Commentary

The End Of Analog

In some recent dispatches, I've taken the position that the U.S. digital broadcast TV transition will be tantamount to the end of analog as we know it, not just for television, but symbolically for the overall media marketplace. Broadcast TV still is the biggest of the big critical mass media -- even if most Americans already receive it via platforms like cable, satellite and telcos that are digital to varying degrees. The symbolic impact of the shift to a digital broadcast spectrum, as well as the material dislocation it is likely to cause for the roughly 70 million TV sets now sitting in living rooms, bedrooms, kitchens and who knows where else nationwide, could be profound for TV distributors, content owners, advertisers, agencies and consumers alike. So profound, that we installed a "Digital Countdown" clock on the TV Board home page to tick off the seconds, minutes, hours and days before we tip over that precipice.

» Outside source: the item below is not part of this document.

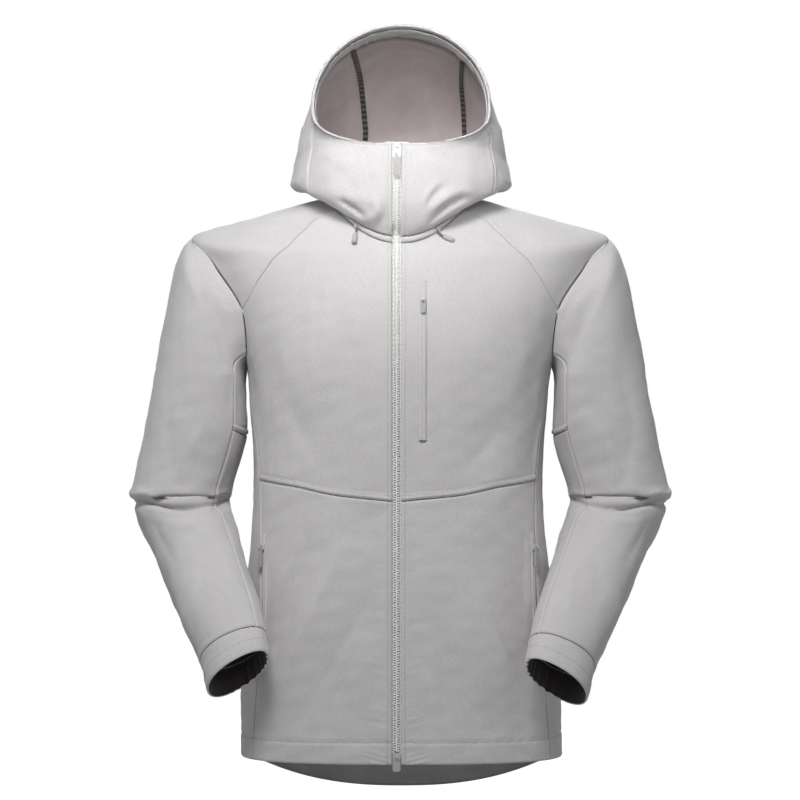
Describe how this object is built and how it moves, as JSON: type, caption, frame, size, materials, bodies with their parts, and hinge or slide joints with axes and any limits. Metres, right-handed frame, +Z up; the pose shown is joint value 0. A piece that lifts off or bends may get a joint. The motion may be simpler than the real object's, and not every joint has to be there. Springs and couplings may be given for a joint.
{
  "type": "softshell jacket",
  "caption": "Hooded softshell jacket, filled out as worn, with a two-way front zip, chest and hand pocket zips, shaped shoulder panels, bent sleeves and a dropped back hem.",
  "frame": {"origin": "middle of the neck opening, at the height where the shoulder line meets the neck", "axes": "+Z up along the jacket's height, -Y out of the front where the zip is, +X towards the wearer's left arm"},
  "size_m": [0.646, 0.3065, 0.9192],
  "materials": {
    "shell_cloth": "matte stretch-woven softshell with a fine brushed face",
    "cuff_cloth": "the same softshell, turned and topstitched",
    "seam_tape": "matte woven binding",
    "zip_tape": "woven tape with moulded teeth",
    "zip_metal": "satin enamelled die casting",
    "pull_plastic": "soft satin",
    "cord": "braided"
  },
  "bodies": {
    "jacket": {"front_left": "shell_cloth", "front_right": "shell_cloth", "lower_front_left": "shell_cloth", "lower_front_right": "shell_cloth", "side_left": "shell_cloth", "side_right": "shell_cloth", "shoulder_left": "shell_cloth", "shoulder_right": "shell_cloth", "back": "shell_cloth", "sleeve_left": "shell_cloth", "sleeve_right": "shell_cloth", "gusset_left": "shell_cloth", "gusset_right": "shell_cloth", "under_sleeve_left": "shell_cloth", "under_sleeve_right": "shell_cloth", "cuff_left": "cuff_cloth", "cuff_right": "cuff_cloth", "neck_band_left": "cuff_cloth", "neck_band_right": "cuff_cloth", "collar_left": "shell_cloth", "collar_right": "shell_cloth", "hood_side_left": "shell_cloth", "hood_side_right": "shell_cloth", "hood_centre": "shell_cloth", "hood_rim": "cuff_cloth", "hood_facing": "cuff_cloth", "seam_tape_left": "seam_tape", "seam_tape_right": "seam_tape", "zip_tape_left": "zip_tape", "zip_tape_right": "zip_tape", "main_slider": "zip_metal", "hem_slider": "zip_metal", "chest_zip": "zip_tape", "chest_slider": "zip_metal", "hand_zip_left": "zip_tape", "hand_zip_right": "zip_tape", "hand_slider_left": "zip_metal", "hand_slider_right": "zip_metal", "drawcord_left": "cord", "drawcord_right": "cord", "cord_end_left": "pull_plastic", "cord_end_right": "pull_plastic", "cord_tab_left": "cuff_cloth", "cord_tab_right": "cuff_cloth"},
    "main_tab": {"main_pull": "pull_plastic"},
    "hem_tab": {"hem_pull": "pull_plastic"},
    "chest_tab": {"chest_pull": "pull_plastic"},
    "hand_tab_left": {"hand_pull_left": "pull_plastic"},
    "hand_tab_right": {"hand_pull_right": "pull_plastic"}
  },
  "joints": [
    {"name": "main_tab_swing", "type": "hinge", "parent": "jacket", "child": "main_tab", "pos_m": [-0.004, -0.1057, 0.042], "axis": [-1, 0, 0], "range_deg": [0, 150]},
    {"name": "hem_tab_swing", "type": "hinge", "parent": "jacket", "child": "hem_tab", "pos_m": [-0.004, -0.1327, -0.659], "axis": [-1, 0, 0], "range_deg": [0, 150]},
    {"name": "chest_tab_swing", "type": "hinge", "parent": "jacket", "child": "chest_tab", "pos_m": [0.02664, -0.12076, -0.13], "axis": [-0.9992, -0.04, 0], "range_deg": [0, 150]},
    {"name": "hand_tab_left_swing", "type": "hinge", "parent": "jacket", "child": "hand_tab_left", "pos_m": [0.16107, -0.0697, -0.41911], "axis": [-0.6098, -0.7926, 0], "range_deg": [0, 150]},
    {"name": "hand_tab_right_swing", "type": "hinge", "parent": "jacket", "child": "hand_tab_right", "pos_m": [-0.16476, -0.06971, -0.41911], "axis": [-0.6098, 0.7926, 0], "range_deg": [0, 150]}
  ]
}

But I'm also starting to wonder whether the angst people are expressing within the industry isn't akin to all the fear, loathing and hand-wringing that preceded the so-called Y2K effect on Jan. 1, 2000, when all the computer systems around the world - and everything operated by them - would supposedly come to a crashing halt that New Millennium Day when people woke up to find themselves thrown into chaos and anarchy. Well, we all know what happened then.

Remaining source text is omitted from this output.